Anchor. The manifest carries fleetResolvedHash - sha256 of the canonical bytes of the fleet.resolved.json it was projected from. This closes a mix-and-match attack: during a key-rotation overlap window where both predecessor and successor sign valid fleet.resolved.json snapshots at the same channel ref, an attacker without the anchor could pair a manifest from snapshot X with the resolved.json from snapshot Y. The anchor makes that inconsistency provably detectable.

Adoption. When the reconciler opens a new rollout for channel c at ref r (step 2a of the reconcile loop), it loads releases/rollouts/<rolloutId>.json, verifies the signature against ciReleaseKey, recomputes the content hash, and persists (rollout_id, manifest_hash, host_set) into host_rollout_state.
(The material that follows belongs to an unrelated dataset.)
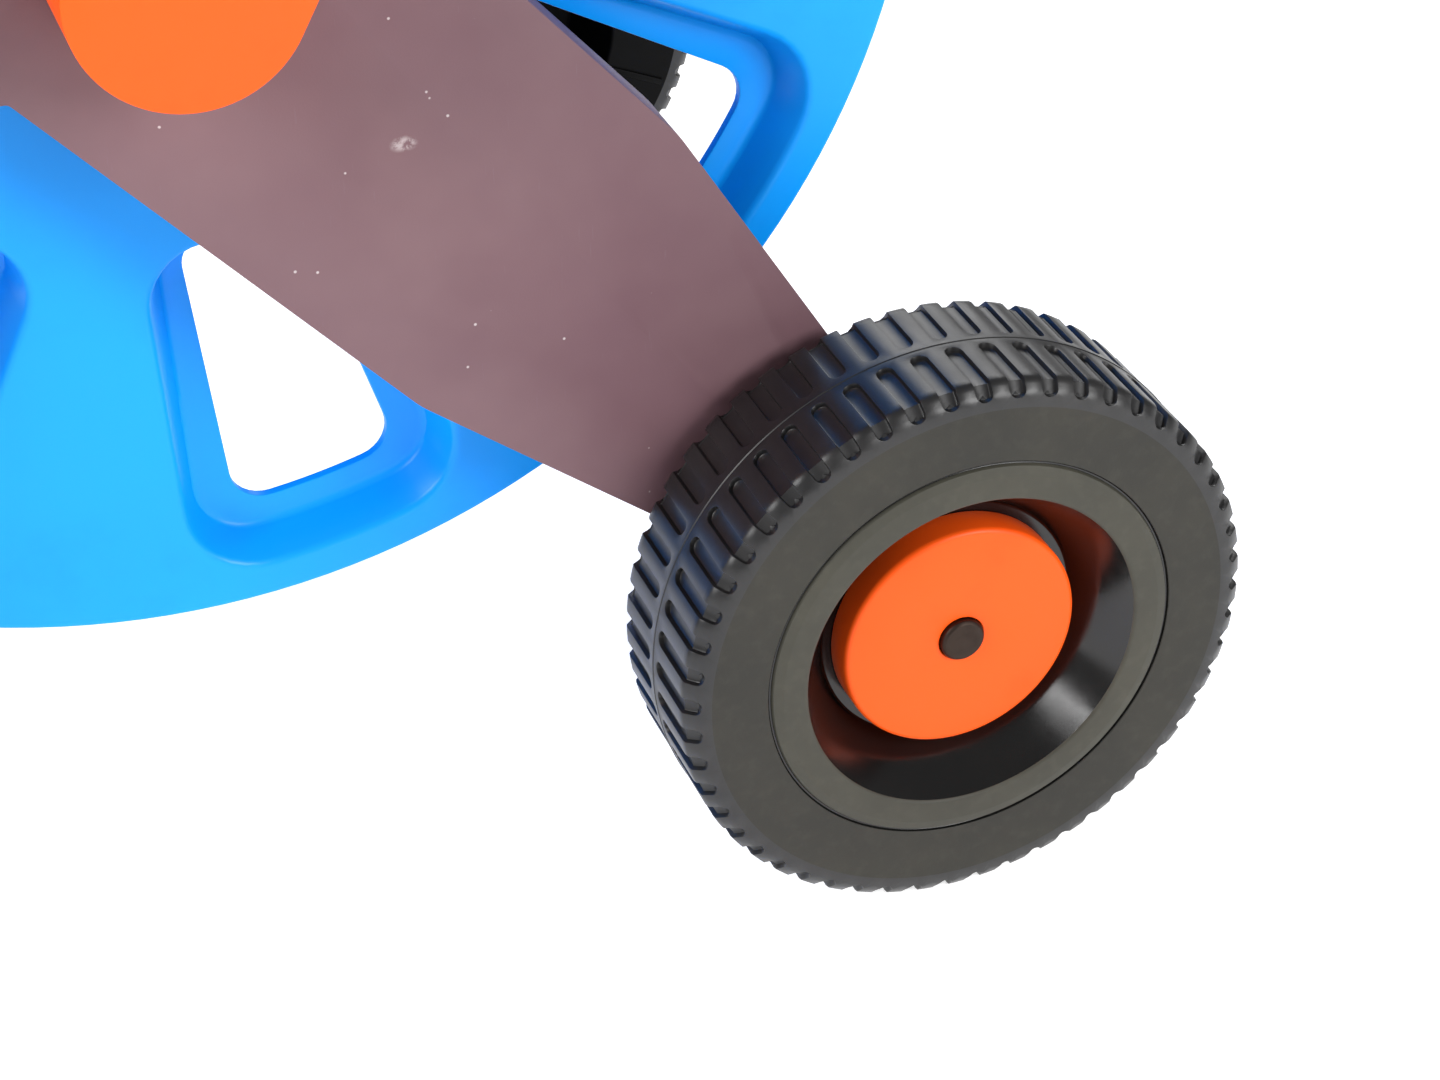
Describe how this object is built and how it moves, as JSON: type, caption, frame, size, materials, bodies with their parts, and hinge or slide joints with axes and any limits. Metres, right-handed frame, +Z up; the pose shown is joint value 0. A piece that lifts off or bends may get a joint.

If the manifest is missing or fails verification, the CP refuses to open the rollout. There is no fallback path to unsigned dispatch - the inversion-of-trust property does not bend.

Distribution. Agents fetch the manifest via GET /v1/rollouts/<rolloutId> (RFC-0003 §4.6) on first sight, verify it independently against the trust roots they already hold, recompute the hash, and assert that (hostname, wave_index)manifest.host_set. Mismatch is a hard refuse-to-act with ReportEvent::ManifestMismatch. The cached manifest is the source of truth for the rollout’s lifetime - subsequent checkins re-assert that the CP-advertised rolloutId matches the cached one. A second-call manifest with the same rolloutId but different content cannot exist (the hash would differ).

Schema. Defined in nixfleet-proto::rollout_manifest. The host_set array MUST be sorted by hostname ascending; the per-budget hosts arrays in disruption_budgets MUST be sorted alphabetically. JCS sorts object keys but not array elements, so the producer’s emission order is the canonical order.

Disruption-budget snapshot. Each manifest carries disruption_budgets[] - the operator’s selectors from fleet.disruptionBudgets resolved against fleet.hosts at projection time, frozen for the rollout’s life. The reconciler reads from this snapshot rather than re-resolving live fleet.hosts.tags per tick, which is what makes mid-rollout retag safe (§4.2). Cross-rollout in-flight counting matches budgets by selector equality.

Future work. With len(host_set) in the thousands, full-roster manifests grow into the hundreds of KB. Per-host scoping (one signed object per host) trades manifest count for message size; a Merkle-inclusion proof shape trades both at the cost of a more complex verifier. Single-tenant fleets at v0.2 scale do not need either; they belong in v0.3.

5. Failure handling

5.1 onHealthFailure semantics

  • halt - freeze the rollout. Hosts already Converged stay on the new generation. In-flight hosts complete their current state transition naturally (no forced rollback). Operator must nixfleet rollout {resume, cancel, rollback}.
  • rollback-and-halt - for every host in the rollout in state ∈ {Dispatched, Activating, ConfirmWindow, Healthy, Soaked, Converged}, emit intent to revert to the previous channel rev. Rollout ends in Reverted.
  • rollback-all (future, out of scope for v1) - as above, and continue to revert hosts from prior converged rollouts on the same channel up to N generations back. Dangerous. Explicit opt-in.

5.2 Offline hosts

A host offline when its wave begins stays Queued indefinitely. Does not block wave progression - the wave advances once all online member hosts are Soaked, and the offline host is marked Skipped. When it returns, it is dispatched with the target of whatever the current channel ref is (not necessarily the one that was rolling out when it was offline).

Rationale: a laptop closed for two weeks should not block a fleet rollout, and should wake up to the current desired state, not replay history.

5.3 Probe failure taxonomy

Runtime compliance probes distinguish three outcomes (per the compliance RFC):

  • passed - host advances.
  • failed - host Failed; triggers onHealthFailure.
  • probe-error — probe itself broken (nonzero exit, malformed output, timeout). Treated as failed uniformly (RFC-0007 §6). Operators who want “tolerate probe errors” use per-probe mode = "observe" (RFC-0007 §3.3).

6. Reconcile triggers

  • Periodic. Default 30s. Tunable per-channel via reconcileIntervalMinutes (RFC-0001 §2.3) for slow channels like edge-slow.
  • Event-driven.
    • Agent check-in with status delta -> reconcile tick within ≤1s.
    • Git ref change (webhook or poll) -> immediate tick.
    • Operator CLI command (deploy, rollout cancel, etc.) -> immediate tick.

Debouncing: multiple events arriving within a small window (configurable, default 500ms) collapse to a single tick. Avoids thrashing under high check-in rates.

7. Observability

Every decision writes a structured event:

{
  "ts": "2026-04-24T10:17:03Z",
  "rollout": "stable@abc123",
  "wave": 2,
  "host": "attic-01",
  "transition": "Queued -> Dispatched",
  "reason": "edge predecessor db-primary reached Converged",
  "budgets": { "etcd": "not-applicable", "always-on": "3/10 in flight" }
}

Events are queryable via CLI (nixfleet rollout events <id>) and emitted as structured logs. Every skip, every wait, every failure carries its reasoning - “why didn’t this host upgrade yet?” must always be answerable from logs alone.